Friday, May 14, 2021

The Triumph of Ignorance

As I look back over the course of my life, I am struck by the deterioration of the political and religious discourse within America and around the world. I think about the milestones that my lifetime on this planet has witnessed (e.g. putting men on the moon, the construction of the interstate highway system, the development of the internet, etc.), and I am struck by the palpable decline in respect for science and learning which has occurred throughout that same period. I find myself bewildered by the rise of religious and political extremism, and the headlong plunge to embrace conspiracy theories and obvious falsehoods.

Moreover, what was not always apparent to me while I was living that life is brought into sharp focus as I contemplate the course of events of the last sixty-plus years. Sure, I was vaguely aware of the fact that respect for learning and science was not what it had once been, but the damage that this lack of respect was wreaking on our society was obscured by all of those advancements I've already noted. Slowly, an awareness of an approaching darkness dawned on my consciousness, and I could clearly discern the outlines of the damage which our widespread ignorance of history and science has inflicted upon our conversations about religion and politics. Even so, like the frog who starts out in a pot of room temperature water that is slowly brought to a boil, I have wondered if the realization came too late - Is a new Dark Age inevitable?

That our current situation has been long in the making is brought into sharp focus by an article that appeared in Newsweek magazine in January of 1980 entitled "A Cult of Ignorance." The piece was penned by Isaac Asimov, and it makes plain that he discerned the importance of this trend long before I did. He wrote: "There is a cult of ignorance in the United States, and there always has been. The strain of Anti-intellectualism has been a constant thread winding its way through our political and cultural life, nurtured by the false notion that democracy means that 'my ignorance is just as good as your knowledge.'"
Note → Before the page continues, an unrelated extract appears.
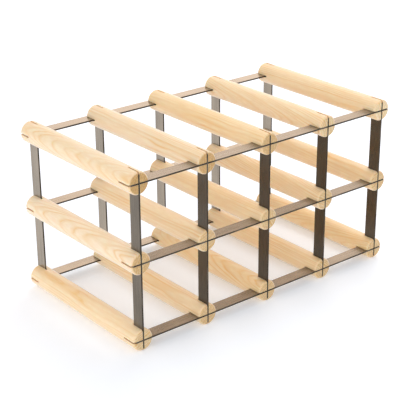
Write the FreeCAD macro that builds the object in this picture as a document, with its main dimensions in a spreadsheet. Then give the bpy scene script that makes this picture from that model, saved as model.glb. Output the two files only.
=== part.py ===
# Wine rack for eight bottles, in FreeCAD 1.1, millimetres.
#
# Fifteen round pine rails run from front to back, in three rows of five. Each end of a rail
# is sawn twice, once down and once across, and flat steel strips stand on edge in the saw
# cuts. Uprights tie the rows together, cross strips tie the columns together, and where two
# strips meet inside a rail end they are halved over each other. Nothing else holds the rack:
# the saw cuts grip the strips. A bottle lies on the front and the back cross strip of a cell.
#
# Frame: the origin is on the ground under the middle of the rack, +X runs along its width,
# -Y is the front and +Z is up. Columns are numbered from 1 at the low X end.

import FreeCAD, Part
import os
import Sketcher

COLUMNS = 5
ROWS = ("bottom", "middle", "top")
FACES = ("front", "back")
MIDDLE_COLUMN = (COLUMNS + 1) / 2
MIDDLE_ROW = (len(ROWS) - 1) / 2

# alias, millimetres, what it is
SIZES = (
    ("column_pitch", 98.0, "from one column of rails to the next"),
    ("row_pitch", 99.0, "from one row of rails to the next"),
    ("rail_length", 228.0, "a rail, from front end to back end, which is the rack's depth"),
    ("rail_diameter", 28.0, "a rail, across"),
    ("rail_chamfer", 2.5, "bevel round each end of a rail"),
    ("strip_width", 17.5, "a strip, on the flat"),
    ("strip_thickness", 2.0, "the steel"),
    ("strip_set_in", 3.0, "how far a strip's end stops inside the outer side of a rail"),
    ("kerf_clearance", 0.0, "a saw cut's width over the steel: none, so the wood grips the strip"),
    ("kerf_spare_depth", 2.5, "how much deeper a saw cut is than a strip is wide"),
    ("halving_side_clearance", 0.1, "each side of the strip that stands in a halving slot"),
    ("halving_end_clearance", 0.2, "between the ends of two slots that meet"),
    ("cut_overrun", 1.0, "how far a cut starts outside the surface that it opens"),
)

# Sizes that follow from the sheet, as expressions.
RAIL_RADIUS = "sizes.rail_diameter / 2"
KERF_WIDTH = "sizes.strip_thickness + sizes.kerf_clearance"
KERF_DEPTH = "sizes.strip_width + sizes.kerf_spare_depth"
SLOT_WIDTH = "sizes.strip_thickness + 2 * sizes.halving_side_clearance"
SLOT_DEPTH = "(sizes.strip_width + sizes.halving_end_clearance) / 2"
COLUMN_SPAN = f"{COLUMNS - 1} * sizes.column_pitch"
ROW_SPAN = f"{len(ROWS) - 1} * sizes.row_pitch"
STRIP_REACH = f"{RAIL_RADIUS} - sizes.strip_set_in"


def add_sizes(doc):
    """The sheet that every other object reads."""
    sheet = doc.addObject("Spreadsheet::Sheet", "sizes")
    for line, (alias, value, meaning) in enumerate(SIZES, start=1):
        sheet.set(f"A{line}", alias)
        sheet.set(f"B{line}", str(value))
        sheet.set(f"C{line}", meaning)
        sheet.setAlias(f"B{line}", alias)


def origin_feature(body, role):
    """One of the body's own origin planes or axes, such as XY_Plane or Z_Axis."""
    return next(item for item in body.Origin.OriginFeatures if item.Role == role)


def add_sketch(body, name, plane):
    sketch = body.newObject("Sketcher::SketchObject", name)
    sketch.AttachmentSupport = (origin_feature(body, plane), [""])
    sketch.MapMode = "FlatFace"
    return sketch


def add_rectangle(sketch, before, after, below, above):
    """A rectangle by how far each side lies from the sketch's origin, as four expressions.

    before and below count towards the low side, after and above towards the high side.
    """
    corners = [FreeCAD.Vector(x, y, 0) for x, y in ((-1, -1), (1, -1), (1, 1), (-1, 1))]
    for corner in range(4):
        sketch.addGeometry(Part.LineSegment(corners[corner], corners[(corner + 1) % 4]), False)
    for side in range(4):
        sketch.addConstraint(Sketcher.Constraint("Coincident", side, 2, (side + 1) % 4, 1))
        direction = "Horizontal" if side % 2 == 0 else "Vertical"
        sketch.addConstraint(Sketcher.Constraint(direction, side))
    origin = (-1, 1)
    distances = (
        ("before", "DistanceX", (0, 1), origin, before),
        ("after", "DistanceX", origin, (1, 2), after),
        ("below", "DistanceY", (0, 1), origin, below),
        ("above", "DistanceY", origin, (2, 2), above),
    )
    for name, kind, start, end, size in distances:
        index = sketch.addConstraint(Sketcher.Constraint(kind, *start, *end, 1.0))
        sketch.renameConstraint(index, name)
        sketch.setExpression(f"Constraints.{name}", size)


def add_pad(body, sketch, name, length):
    """A pad that grows as far to both sides of its sketch."""
    pad = body.newObject("PartDesign::Pad", name)
    pad.Profile = sketch
    pad.SideType = "Symmetric"
    pad.setExpression("Length", length)
    return pad


def add_pocket(body, sketch, name, length):
    """A pocket that cuts as far to both sides of its sketch."""
    pocket = body.newObject("PartDesign::Pocket", name)
    pocket.Profile = sketch
    pocket.SideType = "Symmetric"
    pocket.setExpression("Length", length)
    return pocket


def place(body, x, y, z, turn=0):
    """Stand a body at three expressions, turned about Z by a number of degrees."""
    body.Placement = FreeCAD.Placement(FreeCAD.Vector(), FreeCAD.Rotation(turn, 0, 0))
    body.setExpression("Placement.Base.x", x)
    body.setExpression("Placement.Base.y", y)
    body.setExpression("Placement.Base.z", z)


def column_x(column):
    return f"{column - MIDDLE_COLUMN} * sizes.column_pitch"


def row_z(row):
    return f"{RAIL_RADIUS} + {row} * sizes.row_pitch"


def face_y(face):
    return "-sizes.rail_length / 2" if face == "front" else "sizes.rail_length / 2"


def face_turn(face):
    """Strips are drawn for the front, and turned half round for the back."""
    return 0 if face == "front" else 180


def end_edges(shape):
    """The names of the two circles round the ends of a plain rail."""
    return [f"Edge{number}" for number, edge in enumerate(shape.Edges, start=1)
            if isinstance(edge.Curve, Part.Circle)]


def make_rail(doc, row, column):
    """A dowel along Y with bevelled ends, and a cross of two saw cuts in each end."""
    body = doc.addObject("PartDesign::Body", f"rail_{ROWS[row]}_{column}")

    section = add_sketch(body, "Section", "XZ_Plane")
    section.addGeometry(Part.Circle(FreeCAD.Vector(), FreeCAD.Vector(0, 0, 1), 10), False)
    section.addConstraint(Sketcher.Constraint("Coincident", 0, 3, -1, 1))
    diameter = section.addConstraint(Sketcher.Constraint("Diameter", 0, 20))
    section.renameConstraint(diameter, "diameter")
    section.setExpression("Constraints.diameter", "sizes.rail_diameter")
    dowel = add_pad(body, section, "Dowel", "sizes.rail_length")
    doc.recompute()

    bevel = body.newObject("PartDesign::Chamfer", "EndBevels")
    bevel.Base = (dowel, end_edges(dowel.Shape))
    bevel.setExpression("Size", "sizes.rail_chamfer")

    past_end = "sizes.rail_length / 2 + sizes.cut_overrun"
    cut_bottom = f"{KERF_DEPTH} - sizes.rail_length / 2"
    past_side = f"{RAIL_RADIUS} + sizes.cut_overrun"
    down = add_sketch(body, "KerfDown", "YZ_Plane")
    add_rectangle(down, past_end, cut_bottom, past_side, past_side)
    kerf_down = add_pocket(body, down, "CutDown", KERF_WIDTH)
    across = add_sketch(body, "KerfAcross", "XY_Plane")
    add_rectangle(across, past_side, past_side, past_end, cut_bottom)
    kerf_across = add_pocket(body, across, "CutAcross", KERF_WIDTH)

    back_end = body.newObject("PartDesign::Mirrored", "BackEnd")
    back_end.Originals = [kerf_down, kerf_across]
    back_end.MirrorPlane = (origin_feature(body, "XZ_Plane"), [""])
    body.Tip = back_end

    place(body, column_x(column), "0", row_z(row))
    return body


def add_halving_slots(body, plane, slot, axis, span, count):
    """One slot at the low end of a strip, repeated at every crossing along its axis."""
    sketch = add_sketch(body, "Slot", plane)
    add_rectangle(sketch, *slot)
    pocket = add_pocket(body, sketch, "HalvingSlot", "sizes.strip_thickness + sizes.cut_overrun")
    pattern = body.newObject("PartDesign::LinearPattern", "HalvingSlots")
    pattern.Originals = [pocket]
    pattern.Direction = (origin_feature(body, axis), [""])
    pattern.setExpression("Length", span)
    pattern.Occurrences = count
    body.Tip = pattern


def make_upright(doc, face, column):
    """A strip standing up, its outer edge at Y 0 and its halving slots in the inner edge."""
    body = doc.addObject("PartDesign::Body", f"{face}_upright_{column}")
    half_length = f"{ROW_SPAN} / 2 + {STRIP_REACH}"
    outline = add_sketch(body, "Outline", "YZ_Plane")
    add_rectangle(outline, "0", "sizes.strip_width", half_length, half_length)
    add_pad(body, outline, "Strip", "sizes.strip_thickness")
    slot = (
        f"{SLOT_DEPTH} - sizes.strip_width",
        "sizes.strip_width + sizes.cut_overrun",
        f"{ROW_SPAN} / 2 + ({SLOT_WIDTH}) / 2",
        f"({SLOT_WIDTH}) / 2 - {ROW_SPAN} / 2",
    )
    add_halving_slots(body, "YZ_Plane", slot, "Z_Axis", ROW_SPAN, len(ROWS))
    place(body, column_x(column), face_y(face), row_z(MIDDLE_ROW), face_turn(face))
    return body


def make_cross_strip(doc, face, row):
    """A strip lying along X, its outer edge at Y 0 and its halving slots in that edge."""
    body = doc.addObject("PartDesign::Body", f"{face}_cross_strip_{ROWS[row]}")
    half_length = f"{COLUMN_SPAN} / 2 + {STRIP_REACH}"
    outline = add_sketch(body, "Outline", "XY_Plane")
    add_rectangle(outline, half_length, half_length, "0", "sizes.strip_width")
    add_pad(body, outline, "Strip", "sizes.strip_thickness")
    slot = (
        f"{COLUMN_SPAN} / 2 + ({SLOT_WIDTH}) / 2",
        f"({SLOT_WIDTH}) / 2 - {COLUMN_SPAN} / 2",
        "sizes.cut_overrun",
        SLOT_DEPTH,
    )
    add_halving_slots(body, "XY_Plane", slot, "X_Axis", COLUMN_SPAN, COLUMNS)
    place(body, "0", face_y(face), row_z(row), face_turn(face))
    return body


def make_rack(doc):
    columns = range(1, COLUMNS + 1)
    rows = range(len(ROWS))
    rails = [make_rail(doc, row, column) for row in rows for column in columns]
    uprights = [make_upright(doc, face, column) for face in FACES for column in columns]
    cross_strips = [make_cross_strip(doc, face, row) for face in FACES for row in rows]
    return rails + uprights + cross_strips


def check(doc, bodies):
    """Stop if any object failed, or if a body is not one valid solid."""
    for item in doc.Objects:
        if "Invalid" in item.State or "Error" in item.State:
            raise RuntimeError(f"{item.Name} ({item.Label}) failed to recompute: {item.State}")
    for body in bodies:
        shape = body.Shape
        if shape.isNull() or not shape.isValid() or len(shape.Solids) != 1:
            raise RuntimeError(f"{body.Label} is not one valid solid")


def main():
    doc = FreeCAD.newDocument("wine_rack")
    add_sizes(doc)
    bodies = make_rack(doc)
    doc.recompute()
    check(doc, bodies)
    os.makedirs("parts", exist_ok=True)
    for body in bodies:
        body.Shape.exportStep(f"parts/{body.Label}.step")
        print(f"{body.Label}: {body.Shape.Volume:.1f} mm3")


main()
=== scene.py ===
# %% [markdown]
# # A wine rack of pine rails and flat steel strips
# The rack is a grid: round pine rails run from front to back, and flat steel strips, pressed into
# saw cuts in the ends of the rails, hold them apart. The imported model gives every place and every
# size, so these cells only have to make each piece look like the real wood or the real steel.
# Everything is in metres, with +X along the rack, -Y towards the front and +Z up.

import math
import random

import bpy
from mathutils import Euler, Matrix, Vector


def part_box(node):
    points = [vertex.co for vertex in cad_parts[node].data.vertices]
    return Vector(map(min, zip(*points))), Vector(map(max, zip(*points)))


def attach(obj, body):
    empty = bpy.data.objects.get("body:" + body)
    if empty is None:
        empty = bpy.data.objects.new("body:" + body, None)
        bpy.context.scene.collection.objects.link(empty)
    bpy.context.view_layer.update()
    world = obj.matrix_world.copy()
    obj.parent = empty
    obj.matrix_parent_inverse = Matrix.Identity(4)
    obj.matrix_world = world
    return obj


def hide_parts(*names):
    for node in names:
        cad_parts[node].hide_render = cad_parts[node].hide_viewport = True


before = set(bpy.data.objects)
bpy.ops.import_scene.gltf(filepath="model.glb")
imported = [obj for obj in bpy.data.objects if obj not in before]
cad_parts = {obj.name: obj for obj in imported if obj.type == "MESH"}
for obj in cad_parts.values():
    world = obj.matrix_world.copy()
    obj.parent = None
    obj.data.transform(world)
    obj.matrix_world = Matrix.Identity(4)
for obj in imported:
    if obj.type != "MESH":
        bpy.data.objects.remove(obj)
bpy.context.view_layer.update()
print("the packed model holds", len(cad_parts), "nodes")

# %% [markdown]
# ## Reading the sizes
# Rails, uprights and cross strips are told apart by their names. One of each is measured, and
# the sizes that the pieces share are worked out from those three boxes, so that nothing here can
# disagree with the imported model.

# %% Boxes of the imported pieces
MM = 0.001


def pieces_called(part):
    return sorted(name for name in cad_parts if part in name)


def size_of(node):
    low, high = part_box(node)
    return high - low


def centre_of(node):
    low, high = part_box(node)
    return (low + high) / 2


rails = pieces_called("rail_")
uprights = pieces_called("_upright_")
cross_strips = pieces_called("_cross_strip_")
print(len(rails), "rails,", len(uprights), "uprights and", len(cross_strips), "cross strips")

# %% Shared sizes
rail_length = size_of(rails[0]).y
rail_radius = size_of(rails[0]).x / 2
steel_thickness, strip_width, upright_length = size_of(uprights[0])
cross_length = size_of(cross_strips[0]).x
row_heights = sorted({round(centre_of(name).z, 5) for name in rails})
column_places = sorted({round(centre_of(name).x, 5) for name in rails})
middle_height = row_heights[len(row_heights) // 2]
print(f"a rail is {rail_radius * 2:.4f} across and {rail_length:.4f} long,"
      f" and a strip is {strip_width:.4f} by {steel_thickness:.4f}")

# %% [markdown]
# ## Working by hand, in code
# Blender's operators act on whatever is selected and active, so each step first clears the
# selection and picks one thing. In edit mode the edges are picked by where their two ends lie,
# which is what a hand would do with a click.

# %% Pick a piece, or some of its edges


def only(piece):
    """Make one piece the whole selection."""
    bpy.ops.object.select_all(action="DESELECT")
    piece.select_set(True)
    bpy.context.view_layer.objects.active = piece
    return piece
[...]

Asimov went on to note that during the 1960s America went through a period where the slogan was "Don't trust anyone over thirty!" According to him, the new slogan for the America of the 1980s became "Don't trust the experts!" He continued: "We have a new buzzword, too, for anyone who admires competence, knowledge, learning and skill, and who wishes to spread it around. People like that are called 'elitists.'" see A Cult of Ignorance - Newsweek

In a piece posted two years ago by Brian Ferguson of the Mormon Church entitled "The Rise of Ignorance," we read: "The problem is that our modern tools of communication allow the voices of the ignorant and the biased to be just as loud as the voices of the informed and the impartial. Sadly, a strong case could be made that ignorant voices are now louder than informed voices. One result of this is that the ignorant, the bigoted, and the dangerous can now easily find each other and band together — often reinforcing each other’s worst instincts." see The Rise of Ignorance - Insight: Seeing through the Dark Glass

And that brings us to the month of May in 2021, and the bewildering world that I can see from The Teacher's Roost At White Cedars. A world where masks and vaccines are shunned and ridiculed in the face of a pandemic which has already claimed over three million lives. A world where climate change is denied and ridiculed in the face of mounting natural weather related catastrophes. A world where people insist that evolution is a disproven theory, that the world is just over six thousand years old, and that an ancient book written by humans about God is inerrant and more reliable than archaeology, paleontology, biology, physics, geology or history in explaining earth's past. A world where intolerance, prejudice and bigotry are exalted; and love, compassion and compromise are seen as the hallmarks of weakness and depravity. For the sake of my children and grandchildren, I hope I'm wrong; but I can't help but wonder when I see what's going on around me: Has ignorance triumphed?